One of the many decisions on your surrogacy journey is how you will feed your newborn. While you may not be physically carrying your child, there are still many options to provide breast milk to your baby - one of those that includes you nursing your baby. Yes, it is possible!
Outlined below are several options to consider:
- Surrogate Pumping
- Inducing Lactation
- Milk Bank
- Donor Milk
- Formula Feeding
Surrogate Pumping Breast Milk:
Many surrogates pump breast milk for their surrogate babies. This is a commitment that both parties should discuss during the contract phase. Things to consider when asking your surrogate to pump would be:
- Availability for her to pump and for how long (6 weeks, 3 months, etc)
- Reimbursement for each ounce of breast milk
- Providing her the resources to be able to pump (equipment, storage bags, shipping boxes, dry ice)
- Coordination of the storage and shipment of the breast milk (Will you overnight the delivery OR meet to exchange the goods!)
Even though both parties may have agreed that the surrogate will pump breast milk, there are times when pumping doesn’t work out as expected, so it’s always good to have a plan B in place.

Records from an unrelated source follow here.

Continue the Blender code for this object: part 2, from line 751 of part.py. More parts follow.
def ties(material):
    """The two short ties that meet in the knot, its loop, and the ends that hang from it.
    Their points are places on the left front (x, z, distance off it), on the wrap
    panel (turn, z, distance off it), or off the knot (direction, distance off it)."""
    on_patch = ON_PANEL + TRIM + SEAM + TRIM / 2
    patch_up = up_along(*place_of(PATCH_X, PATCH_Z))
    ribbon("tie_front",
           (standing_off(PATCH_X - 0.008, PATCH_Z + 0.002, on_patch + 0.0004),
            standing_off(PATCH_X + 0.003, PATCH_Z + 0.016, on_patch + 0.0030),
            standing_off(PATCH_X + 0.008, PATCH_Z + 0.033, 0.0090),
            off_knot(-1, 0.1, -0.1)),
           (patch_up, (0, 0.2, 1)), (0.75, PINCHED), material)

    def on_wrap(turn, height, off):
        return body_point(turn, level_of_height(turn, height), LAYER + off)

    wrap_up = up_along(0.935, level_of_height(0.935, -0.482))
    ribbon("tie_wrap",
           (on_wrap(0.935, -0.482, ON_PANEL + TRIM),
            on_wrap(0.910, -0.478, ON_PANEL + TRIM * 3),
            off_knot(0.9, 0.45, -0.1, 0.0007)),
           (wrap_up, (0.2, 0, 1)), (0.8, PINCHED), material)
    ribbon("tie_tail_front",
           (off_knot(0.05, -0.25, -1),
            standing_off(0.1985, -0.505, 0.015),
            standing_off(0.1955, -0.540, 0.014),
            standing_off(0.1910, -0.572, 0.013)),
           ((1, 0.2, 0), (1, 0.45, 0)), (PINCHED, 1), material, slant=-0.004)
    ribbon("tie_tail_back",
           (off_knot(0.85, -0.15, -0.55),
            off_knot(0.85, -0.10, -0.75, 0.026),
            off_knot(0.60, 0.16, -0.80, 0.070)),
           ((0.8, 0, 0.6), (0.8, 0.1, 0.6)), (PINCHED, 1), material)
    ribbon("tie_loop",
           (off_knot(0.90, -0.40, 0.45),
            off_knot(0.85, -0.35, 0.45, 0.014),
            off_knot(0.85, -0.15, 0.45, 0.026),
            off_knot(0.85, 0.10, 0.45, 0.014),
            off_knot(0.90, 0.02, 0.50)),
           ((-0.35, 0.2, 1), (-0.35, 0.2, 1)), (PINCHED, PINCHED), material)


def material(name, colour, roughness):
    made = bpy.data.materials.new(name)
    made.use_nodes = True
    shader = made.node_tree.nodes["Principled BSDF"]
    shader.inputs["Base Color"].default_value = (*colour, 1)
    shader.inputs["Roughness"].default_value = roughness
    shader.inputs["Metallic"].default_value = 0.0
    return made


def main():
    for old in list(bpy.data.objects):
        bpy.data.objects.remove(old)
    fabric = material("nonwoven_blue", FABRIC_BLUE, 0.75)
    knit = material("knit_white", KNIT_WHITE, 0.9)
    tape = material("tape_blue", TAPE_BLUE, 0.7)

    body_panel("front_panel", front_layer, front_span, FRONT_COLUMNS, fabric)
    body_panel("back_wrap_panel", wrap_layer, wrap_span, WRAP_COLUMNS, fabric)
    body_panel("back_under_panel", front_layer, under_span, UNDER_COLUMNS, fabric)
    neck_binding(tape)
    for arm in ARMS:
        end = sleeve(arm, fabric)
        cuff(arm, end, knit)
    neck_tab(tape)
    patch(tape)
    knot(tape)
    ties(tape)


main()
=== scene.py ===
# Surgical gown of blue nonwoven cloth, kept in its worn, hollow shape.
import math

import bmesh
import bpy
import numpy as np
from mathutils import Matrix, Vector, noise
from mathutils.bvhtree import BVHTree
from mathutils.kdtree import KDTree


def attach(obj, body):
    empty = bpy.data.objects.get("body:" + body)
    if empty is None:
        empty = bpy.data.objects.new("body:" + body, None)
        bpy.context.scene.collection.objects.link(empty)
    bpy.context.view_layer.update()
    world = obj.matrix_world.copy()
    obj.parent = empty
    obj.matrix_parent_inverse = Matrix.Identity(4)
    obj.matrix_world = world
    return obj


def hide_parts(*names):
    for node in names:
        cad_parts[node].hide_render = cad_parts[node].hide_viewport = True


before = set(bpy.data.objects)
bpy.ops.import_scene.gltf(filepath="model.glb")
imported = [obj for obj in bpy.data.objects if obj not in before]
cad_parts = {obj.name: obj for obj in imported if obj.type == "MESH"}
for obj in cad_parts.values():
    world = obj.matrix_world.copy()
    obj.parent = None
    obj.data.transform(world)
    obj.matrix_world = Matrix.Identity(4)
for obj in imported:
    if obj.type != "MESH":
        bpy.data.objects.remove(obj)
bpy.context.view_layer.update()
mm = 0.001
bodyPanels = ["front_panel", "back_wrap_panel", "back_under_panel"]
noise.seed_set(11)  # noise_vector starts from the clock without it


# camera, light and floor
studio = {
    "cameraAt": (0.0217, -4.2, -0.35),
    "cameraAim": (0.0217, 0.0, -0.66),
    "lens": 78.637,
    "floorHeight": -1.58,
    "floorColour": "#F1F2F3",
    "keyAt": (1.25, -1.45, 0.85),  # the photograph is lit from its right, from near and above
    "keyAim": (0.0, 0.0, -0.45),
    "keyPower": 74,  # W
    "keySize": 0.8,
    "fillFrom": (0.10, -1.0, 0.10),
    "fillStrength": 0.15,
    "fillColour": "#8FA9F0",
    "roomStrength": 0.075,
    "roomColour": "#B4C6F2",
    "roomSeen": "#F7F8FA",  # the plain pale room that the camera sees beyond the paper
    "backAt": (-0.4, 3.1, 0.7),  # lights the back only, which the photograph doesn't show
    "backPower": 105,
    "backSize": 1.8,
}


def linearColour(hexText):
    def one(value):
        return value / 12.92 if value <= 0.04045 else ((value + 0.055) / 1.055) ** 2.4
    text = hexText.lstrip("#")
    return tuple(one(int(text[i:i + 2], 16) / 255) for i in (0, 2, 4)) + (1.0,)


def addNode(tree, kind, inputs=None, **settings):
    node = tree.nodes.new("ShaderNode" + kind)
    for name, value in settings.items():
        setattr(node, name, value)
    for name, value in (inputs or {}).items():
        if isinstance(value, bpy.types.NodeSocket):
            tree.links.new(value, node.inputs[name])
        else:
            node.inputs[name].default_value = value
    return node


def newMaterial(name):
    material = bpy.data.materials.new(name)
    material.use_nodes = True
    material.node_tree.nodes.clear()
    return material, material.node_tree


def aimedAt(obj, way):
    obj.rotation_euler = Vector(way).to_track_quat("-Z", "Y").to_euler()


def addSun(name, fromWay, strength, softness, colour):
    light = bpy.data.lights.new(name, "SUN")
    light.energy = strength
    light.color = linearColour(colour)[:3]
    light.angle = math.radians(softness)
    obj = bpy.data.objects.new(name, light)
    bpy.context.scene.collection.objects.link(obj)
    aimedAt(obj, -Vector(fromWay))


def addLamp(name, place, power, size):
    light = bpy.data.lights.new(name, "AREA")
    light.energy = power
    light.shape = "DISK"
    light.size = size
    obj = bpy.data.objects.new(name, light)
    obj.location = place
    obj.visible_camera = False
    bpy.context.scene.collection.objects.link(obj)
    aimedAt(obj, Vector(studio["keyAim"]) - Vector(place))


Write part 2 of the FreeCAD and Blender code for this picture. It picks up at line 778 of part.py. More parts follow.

Part of your Plan B or maybe even your Plan A may be to self-induce lactation. Inducing lactation can be done without the use of medication simply using a breast pump. If you begin the process early enough in the pregnancy, chances are that you will be producing milk by time baby is born! This takes a lot of dedication and self discipline to pump every few hours to stimulate the production of breast milk.
If you don’t have enough milk production by the time baby arrives, there are also Supplemental Nursing Systems that can help to provide additional nutrition.
If that doesn't sounds like your cup of milk, then discuss your desire to breastfeed with your medical provider. Your medical provider may be able to prescribe medications to help you begin to produce milk.
Another option to consider researching would be local Milk Banks. A milk bank is not always guaranteed to have a supply, as it is based on medical need first, however this may be an option if the other items don’t work out. Milk Banks do charge a fee for this service and sometimes offer discounts based on financial needs.
In addition to a Milk Bank, there are Facebook Groups where women donate extra breast milk that they have produced for no extra cost. Most times these groups are state specific so you are more likely to find a donor within close proximity to your home. If you go this route, you will want to consider testing for the donor.
Formula feeding may be the best option to ensure your baby is receiving optimal nutrition. There are many different baby formulas out there today, so do your research on what is important to you. The Baby Brezza is a great tool that helps provide warm bottles on demand with just the press of a button!